A person can create all they want, I’m not suggesting otherwise. As far as business goes, though, IMHO a person can “create” up to $10 million dollars in personal wealth before my moral noose starts to tighten. You don’t seem to understand that there is no limit to the greed of some people. It has nothing to do with being creative or wanting to watch their business grow, it is just pure avarice. I think of life as one giant buffet. In this analogy the billionaires are giants who are shoving people out of the way so they grab food and cram it in all their pockets, more than they could ever possibly eat in 10 lifetimes. While they are doing this people are literally starving at the back of the buffet line. According to you, though, these giants are just finding creative ways to store food, more power to 'em. As to the starving people of the world, BOO HOO, let 'em starve.

*It must be a very small world that you live in where instead of people looking up at others who have ‘made it’ and saying “I want to succeed like that,” you think they are all moping around thinking about how shafted they are because Sam Walton made more money for himself and his family than he could possibly spend. *

I’m not bitter because I envy billionaires (I don’t even want to be rich), I’m bitter because people like you admire them. What is it about these people that you admire other than their ability to accumulate wealth they don’t need? Is it their terrific ability to compete in the business environment and crush little competitors before they even have a chance?

It is OK to produce a high quality low price item for sale to the general public if you do NOTHING to drive out competition from other hard working Americans who also want to produce low-cost high quality products.

*If you are doing nothing to drive out competition, then you have no business being in business. Why do you think people advertise? * (I cut out a bunch of other crap about the company with the best product winning in the end)

Is this how you think the world of business really works, or is this just what they taught you in grade school. Advertisement is OK unless you libel your competitors and there are already laws against libel so everything’s fine. When I talk about destroying a competitor, though, I don’t mean through honest advertisement. In another thread I described a businessman who undercuts his competition’s prices by outsourcing all his manufacturing from his plant in the USA to a prison labor factory in China. This is illegal but according to what I have heard, it happens every day. There is no practical way for American authorities to insure that products made overseas were not produced by slave labor, so anybody can get away with it. Billionaires are in a position to pick and choose whatever country they want to manufacture their products, tiny start-up companies don’t have this option. As more and more of the business environment is dominated by corporate giants it becomes more and more difficult to start a new business no matter how good your idea is. You seem to think that the biggest companies have the best products, the architects of communism thought the same thing. They speculated that one production facility for an entire nation would be more efficient than lots of little competing facilities. In reality (you should visit sometime you might like it) the exact opposite is true. Giant state owned production facilities produce the crappiest products on earth because they have no competitiion. In the capitalist world, the bigger the companies are in a given market, the less the competition, the lower the quality, and the higher the price. Take the big three auto makers for example, does anyone remember how much cars sucked before foreign competition forced Detroit to clean up its act.

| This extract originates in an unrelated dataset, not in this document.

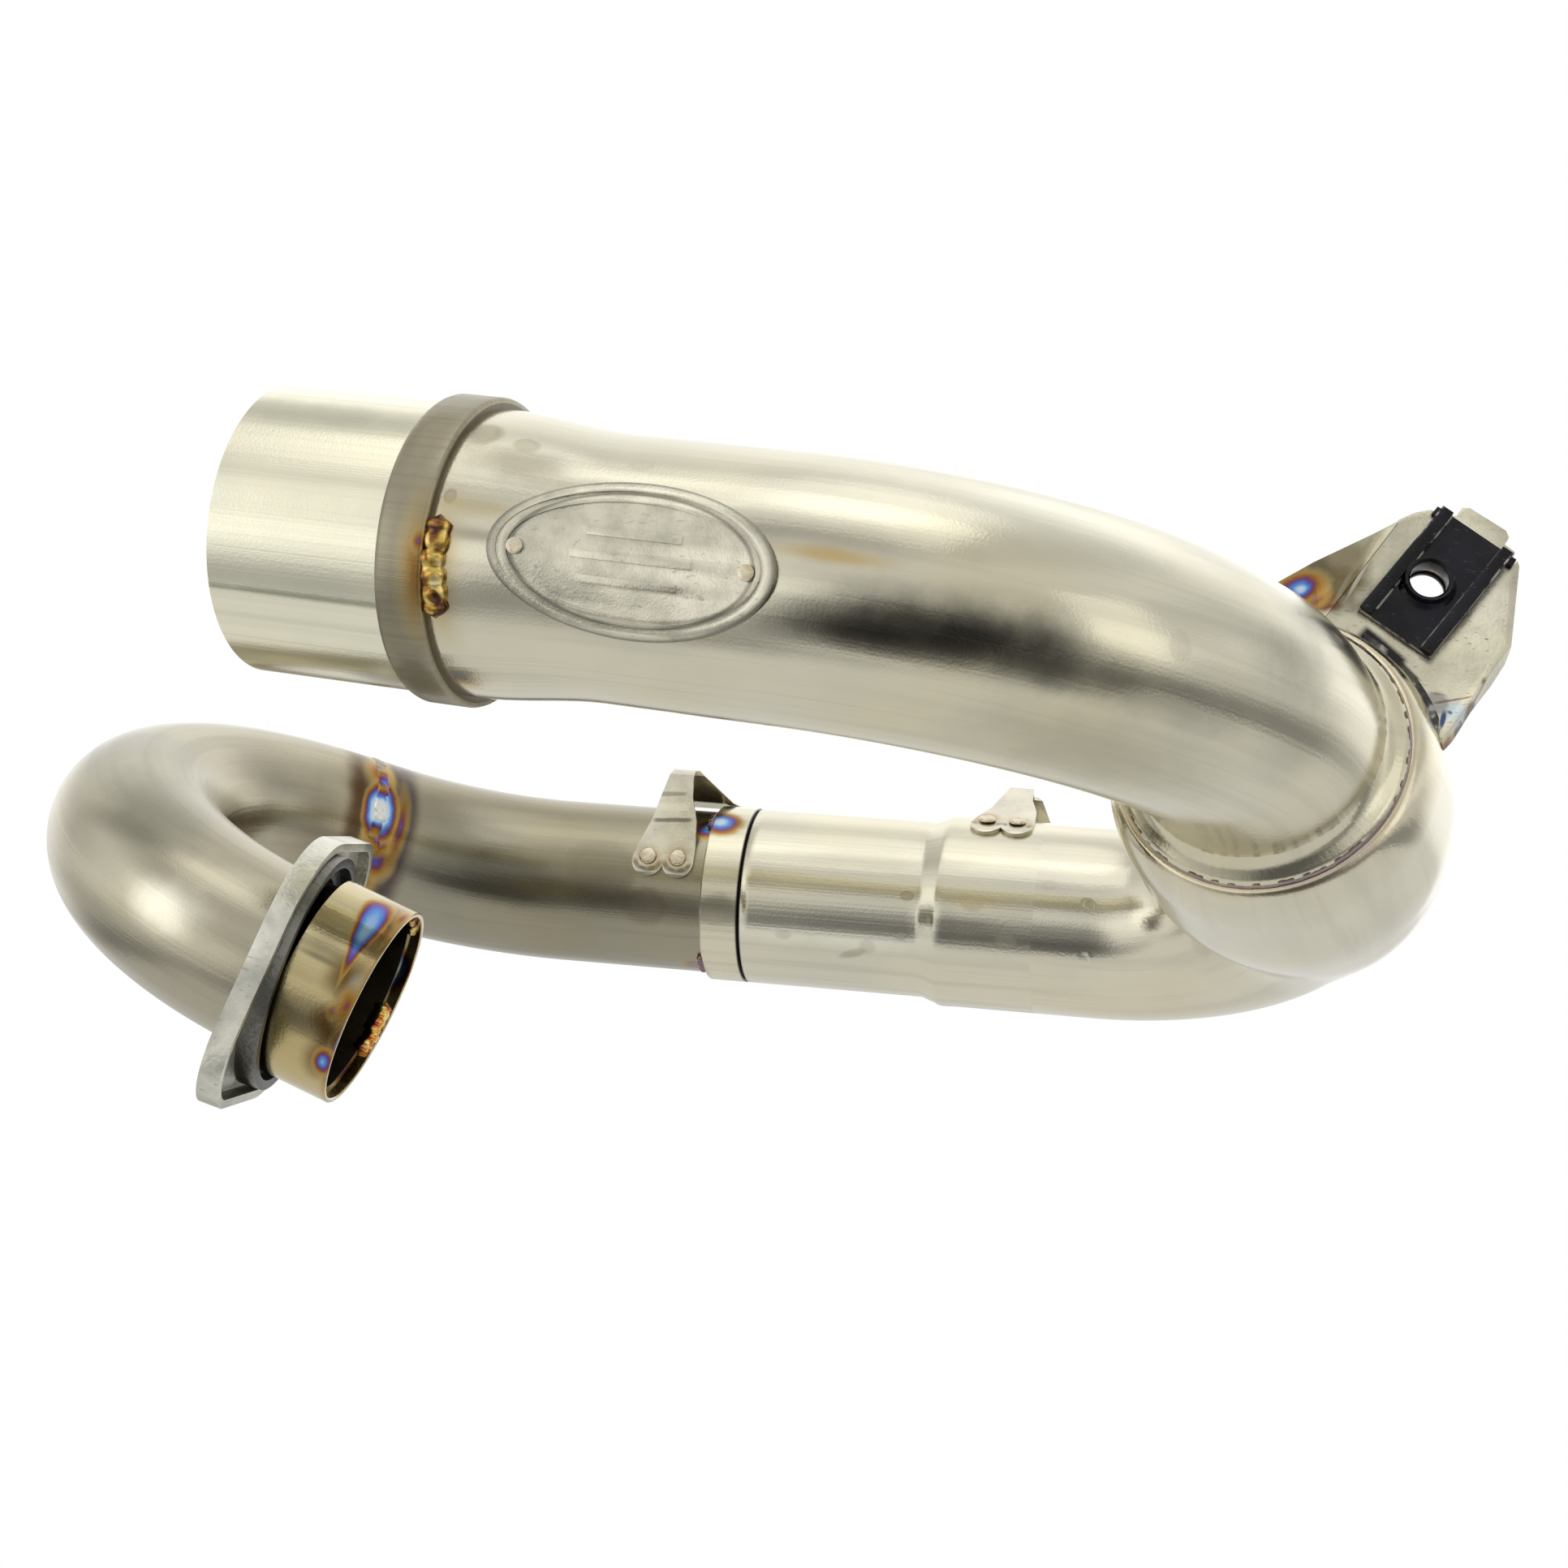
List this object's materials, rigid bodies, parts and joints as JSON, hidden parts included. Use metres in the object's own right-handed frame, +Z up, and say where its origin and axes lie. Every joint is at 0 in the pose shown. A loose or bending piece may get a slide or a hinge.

Why do you come to the defense of such people? Do you think you actually have a shot at their kind of success?

YES! If that is what I wanted out of life.

Pardon me, but you couldn’t make a billion dollars with a printing press and a license from the mint.

If you disagree with me then take the next few hours to explain why Bill Gates needs another billion dollars, and why we (the public and our gov’t) should do nothing to interfere with his greed. I liken such arguments to sheep defending the rights of wolves.

Hopefully the “sheep” of this country don’t listen to the likes of you. “Or poor me, I’ll never be rich like that guy, I should just never try. The only fair thing is to put a cap on earning power. It’s immoral to earn that much, so I’ll just sit here and cry. Boo hoo BAAAAAAAAAAA.”

You still haven’t explained why Bill needs another billion. You also don’t explain why he has any more right to make money than anyone else, yet he repeatedly bought out or crushed smaller competitors on his way to becoming the richest human being in the universe of all time. Only now is our gov’t stepping in, probably because there are so many people like you who don’t have a problem with Gates since you weren’t one of the little guys getting crushed. Your argument is like saying that arsonists should be allowed to burn down as many houses as they want as long as they don’t burn down YOUR house, since it keeps the home builders busy.

Top ten millionaires? They don’t have anywhere near the amount of money that the top 10 billionaires have, vanilla.

When I go to the store they have these $5 $10, etc, cards you can buy that feed a family somewhere for a week for $10.00, you know of those???

I’d sure like to know where they shop!